La doppia annotazione contabile (registro degli acquisti e registro delle vendite) equivale a una partita di giro e ha natura solo formale perché realizza la compensazione del debito fiscale che è, però solo apparente.

Gli acquisti intracomunitari generano, quindi, solo debiti e crediti apparenti e determinano obblighi formali di annotazione di una partita di giro nei due registri IVA, senza determinare conseguenze o eventuali inadempimenti sostanziali.
In questo caso, inoltre, il diritto alla detrazione non poteva essere negato, il Fisco, quindi non poteva arrogarsi il diritto di rettificare la dichiarazione IVA della società italiana che aveva acquistato i beni dall’estero, dal momento che quest’ultima aveva commesso un inadempimento solo formale.

L’omessa registrazione dell’IVA nel caso di acquisti intracomunitari si configura come un’inadempienza solo formale perché la normativa vigente consente la detrazione dell’imposta relativa agli acquisti intracomunitari.

Il ricorso in Cassazione segnalava anche che le inadempienze commesse, essendo solo di natura formale, non incidevano in alcun modo sulla liquidazione dell’IVA.
La Corte di Cassazione ha, quindi, accolto il ricorso della società veterinaria e ha sospeso il giudizio della Corte d’Appello, in ossequio alla sentenza 11 dicembre 2014, C-590/13, della Corte di Giustizia Europea. Le violazioni e le inadempienze della società veterinaria, riguardo alla mancata annotazione delle fatture nei registri non possono, quindi, essere considerate di natura sostanziale e non incidono sulla determinazione della base imponibile dell’imposta e sul versamento del tributo.
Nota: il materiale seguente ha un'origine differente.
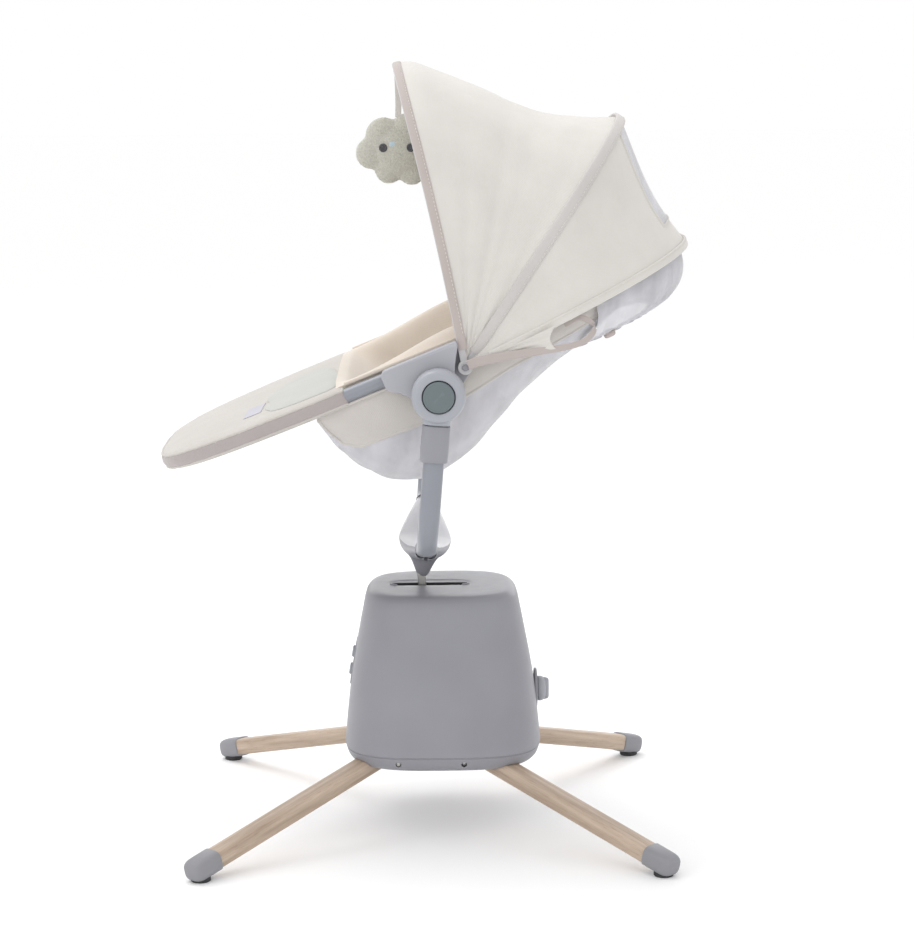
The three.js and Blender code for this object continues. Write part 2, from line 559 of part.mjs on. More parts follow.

Cosa deriva dalla Sentenza della Cassazione
La sentenza della Corte di Cassazione implica che nei casi in cui un’azienda che opera in territorio nazionale che non abbia applicato o non abbia applicato correttamente la procedura dell’inversione contabile (reverse charge), con natura formale e non sostanziale, ha comunque diritto alla detrazione dell’IVA versata, in accordo con le disposizioni emanate dalla Corte di Giustizia Europea.